## [Problem statement]
Starting at the line that contains "the upper mouth", copy every line down to the line that contains "bpy.context.scene.collection.objects.link(empty)", inclusive, exactly as it stands. Omit all other lines.

## [Information supplied]
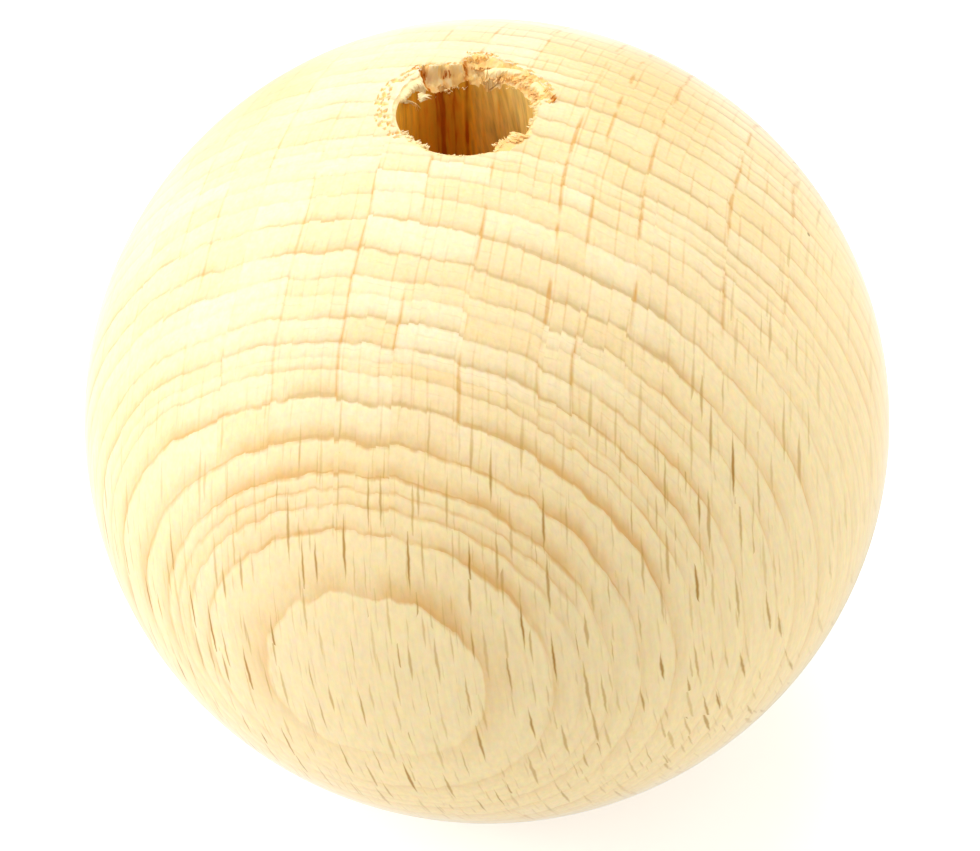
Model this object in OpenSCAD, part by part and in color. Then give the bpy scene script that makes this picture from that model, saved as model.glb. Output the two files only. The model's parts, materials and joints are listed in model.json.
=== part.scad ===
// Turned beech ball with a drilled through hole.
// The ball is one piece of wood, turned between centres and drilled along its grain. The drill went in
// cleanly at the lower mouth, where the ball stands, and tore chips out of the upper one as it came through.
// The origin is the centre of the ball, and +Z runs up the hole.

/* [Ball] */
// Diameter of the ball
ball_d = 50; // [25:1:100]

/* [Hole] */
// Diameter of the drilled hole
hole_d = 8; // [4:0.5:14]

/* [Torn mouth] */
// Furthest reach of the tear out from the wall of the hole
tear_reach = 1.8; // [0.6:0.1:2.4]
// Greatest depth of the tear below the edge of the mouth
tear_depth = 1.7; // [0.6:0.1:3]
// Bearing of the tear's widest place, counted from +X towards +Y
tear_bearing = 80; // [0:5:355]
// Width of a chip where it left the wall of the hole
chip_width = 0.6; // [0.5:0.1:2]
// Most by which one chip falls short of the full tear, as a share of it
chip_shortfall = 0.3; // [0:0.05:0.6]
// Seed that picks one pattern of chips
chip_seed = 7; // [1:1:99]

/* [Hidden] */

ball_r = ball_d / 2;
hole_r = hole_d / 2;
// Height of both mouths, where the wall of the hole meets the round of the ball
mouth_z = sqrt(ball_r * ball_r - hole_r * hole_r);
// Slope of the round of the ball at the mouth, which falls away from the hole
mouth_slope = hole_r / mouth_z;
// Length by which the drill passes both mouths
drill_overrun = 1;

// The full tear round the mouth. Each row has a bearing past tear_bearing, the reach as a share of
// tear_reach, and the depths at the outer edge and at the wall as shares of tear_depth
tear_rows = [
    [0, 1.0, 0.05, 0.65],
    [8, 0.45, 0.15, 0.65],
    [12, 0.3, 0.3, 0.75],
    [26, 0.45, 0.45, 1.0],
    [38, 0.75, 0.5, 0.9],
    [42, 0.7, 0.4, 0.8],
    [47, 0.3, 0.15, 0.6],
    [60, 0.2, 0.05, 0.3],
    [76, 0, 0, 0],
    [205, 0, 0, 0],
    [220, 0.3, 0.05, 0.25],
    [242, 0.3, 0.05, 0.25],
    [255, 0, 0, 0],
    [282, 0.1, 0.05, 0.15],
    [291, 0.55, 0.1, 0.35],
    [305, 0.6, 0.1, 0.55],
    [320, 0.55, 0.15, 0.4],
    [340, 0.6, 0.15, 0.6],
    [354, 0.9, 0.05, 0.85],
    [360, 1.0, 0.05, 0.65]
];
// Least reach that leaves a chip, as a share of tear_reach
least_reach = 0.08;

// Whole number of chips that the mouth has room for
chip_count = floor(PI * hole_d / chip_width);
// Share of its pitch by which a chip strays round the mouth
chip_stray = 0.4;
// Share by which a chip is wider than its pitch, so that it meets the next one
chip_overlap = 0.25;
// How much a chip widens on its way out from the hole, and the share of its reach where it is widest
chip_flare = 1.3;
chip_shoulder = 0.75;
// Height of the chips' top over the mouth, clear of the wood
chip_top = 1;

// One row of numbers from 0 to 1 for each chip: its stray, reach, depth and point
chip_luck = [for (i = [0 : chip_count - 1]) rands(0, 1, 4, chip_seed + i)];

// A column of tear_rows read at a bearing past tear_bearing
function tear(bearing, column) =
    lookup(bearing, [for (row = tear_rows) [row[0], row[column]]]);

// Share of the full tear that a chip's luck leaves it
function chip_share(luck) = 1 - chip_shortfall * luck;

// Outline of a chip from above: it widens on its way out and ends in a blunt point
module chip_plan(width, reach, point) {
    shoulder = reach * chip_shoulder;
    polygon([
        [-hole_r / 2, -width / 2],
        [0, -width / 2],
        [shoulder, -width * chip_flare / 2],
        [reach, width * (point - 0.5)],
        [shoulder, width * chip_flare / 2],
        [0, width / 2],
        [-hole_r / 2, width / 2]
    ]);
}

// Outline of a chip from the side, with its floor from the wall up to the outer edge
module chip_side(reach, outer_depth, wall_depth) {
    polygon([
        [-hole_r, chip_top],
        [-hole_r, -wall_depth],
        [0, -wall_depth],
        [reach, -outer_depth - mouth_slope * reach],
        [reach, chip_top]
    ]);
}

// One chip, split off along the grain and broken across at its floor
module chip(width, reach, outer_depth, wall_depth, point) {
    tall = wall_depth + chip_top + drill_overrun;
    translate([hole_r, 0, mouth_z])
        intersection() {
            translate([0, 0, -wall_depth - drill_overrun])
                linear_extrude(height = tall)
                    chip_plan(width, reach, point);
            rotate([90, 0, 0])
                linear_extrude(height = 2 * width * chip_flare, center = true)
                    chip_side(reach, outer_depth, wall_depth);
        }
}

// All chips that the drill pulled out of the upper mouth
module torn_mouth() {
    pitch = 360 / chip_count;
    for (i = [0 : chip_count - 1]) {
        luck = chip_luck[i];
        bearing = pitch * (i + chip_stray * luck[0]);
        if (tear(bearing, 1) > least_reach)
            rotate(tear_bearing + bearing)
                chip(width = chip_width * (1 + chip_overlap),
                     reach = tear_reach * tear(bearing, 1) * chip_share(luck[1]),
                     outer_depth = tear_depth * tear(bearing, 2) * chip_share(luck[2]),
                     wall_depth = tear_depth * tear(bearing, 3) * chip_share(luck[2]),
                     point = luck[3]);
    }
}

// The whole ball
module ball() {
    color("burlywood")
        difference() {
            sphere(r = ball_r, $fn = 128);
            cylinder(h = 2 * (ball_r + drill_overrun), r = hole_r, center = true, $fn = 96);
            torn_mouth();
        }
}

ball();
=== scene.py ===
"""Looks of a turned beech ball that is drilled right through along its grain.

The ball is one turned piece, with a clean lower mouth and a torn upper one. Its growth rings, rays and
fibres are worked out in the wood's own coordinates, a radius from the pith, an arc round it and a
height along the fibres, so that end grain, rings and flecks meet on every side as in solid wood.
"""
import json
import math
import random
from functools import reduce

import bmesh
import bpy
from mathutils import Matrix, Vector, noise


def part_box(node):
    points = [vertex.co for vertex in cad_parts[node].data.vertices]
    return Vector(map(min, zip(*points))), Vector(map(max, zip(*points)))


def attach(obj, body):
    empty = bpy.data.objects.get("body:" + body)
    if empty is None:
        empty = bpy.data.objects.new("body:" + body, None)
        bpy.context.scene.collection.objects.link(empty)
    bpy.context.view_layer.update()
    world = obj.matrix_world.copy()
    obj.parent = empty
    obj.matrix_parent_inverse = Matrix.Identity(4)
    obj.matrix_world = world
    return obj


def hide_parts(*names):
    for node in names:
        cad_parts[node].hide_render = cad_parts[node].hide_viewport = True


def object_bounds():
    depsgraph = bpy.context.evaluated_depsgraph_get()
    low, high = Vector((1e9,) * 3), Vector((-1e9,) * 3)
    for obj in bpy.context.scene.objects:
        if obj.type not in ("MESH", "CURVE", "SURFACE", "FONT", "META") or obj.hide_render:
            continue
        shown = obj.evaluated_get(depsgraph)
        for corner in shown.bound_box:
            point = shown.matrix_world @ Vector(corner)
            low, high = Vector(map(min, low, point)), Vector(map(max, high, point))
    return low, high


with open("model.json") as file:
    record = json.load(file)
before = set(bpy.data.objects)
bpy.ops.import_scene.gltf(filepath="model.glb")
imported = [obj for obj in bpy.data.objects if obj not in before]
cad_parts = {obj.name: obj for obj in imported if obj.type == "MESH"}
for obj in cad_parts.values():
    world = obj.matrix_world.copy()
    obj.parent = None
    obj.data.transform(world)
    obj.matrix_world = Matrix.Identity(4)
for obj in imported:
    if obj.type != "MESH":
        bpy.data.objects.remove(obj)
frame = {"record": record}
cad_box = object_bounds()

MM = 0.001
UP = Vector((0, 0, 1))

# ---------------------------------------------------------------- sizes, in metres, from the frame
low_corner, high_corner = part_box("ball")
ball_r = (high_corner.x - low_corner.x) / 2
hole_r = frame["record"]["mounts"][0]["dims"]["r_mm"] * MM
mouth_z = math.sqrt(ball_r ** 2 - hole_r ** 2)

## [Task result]
// All chips that the drill pulled out of the upper mouth
module torn_mouth() {
    pitch = 360 / chip_count;
    for (i = [0 : chip_count - 1]) {
        luck = chip_luck[i];
        bearing = pitch * (i + chip_stray * luck[0]);
        if (tear(bearing, 1) > least_reach)
            rotate(tear_bearing + bearing)
                chip(width = chip_width * (1 + chip_overlap),
                     reach = tear_reach * tear(bearing, 1) * chip_share(luck[1]),
                     outer_depth = tear_depth * tear(bearing, 2) * chip_share(luck[2]),
                     wall_depth = tear_depth * tear(bearing, 3) * chip_share(luck[2]),
                     point = luck[3]);
    }
}

// The whole ball
module ball() {
    color("burlywood")
        difference() {
            sphere(r = ball_r, $fn = 128);
            cylinder(h = 2 * (ball_r + drill_overrun), r = hole_r, center = true, $fn = 96);
            torn_mouth();
        }
}

ball();
=== scene.py ===
"""Looks of a turned beech ball that is drilled right through along its grain.

The ball is one turned piece, with a clean lower mouth and a torn upper one. Its growth rings, rays and
fibres are worked out in the wood's own coordinates, a radius from the pith, an arc round it and a
height along the fibres, so that end grain, rings and flecks meet on every side as in solid wood.
"""
import json
import math
import random
from functools import reduce

import bmesh
import bpy
from mathutils import Matrix, Vector, noise


def part_box(node):
    points = [vertex.co for vertex in cad_parts[node].data.vertices]
    return Vector(map(min, zip(*points))), Vector(map(max, zip(*points)))


def attach(obj, body):
    empty = bpy.data.objects.get("body:" + body)
    if empty is None:
        empty = bpy.data.objects.new("body:" + body, None)
        bpy.context.scene.collection.objects.link(empty)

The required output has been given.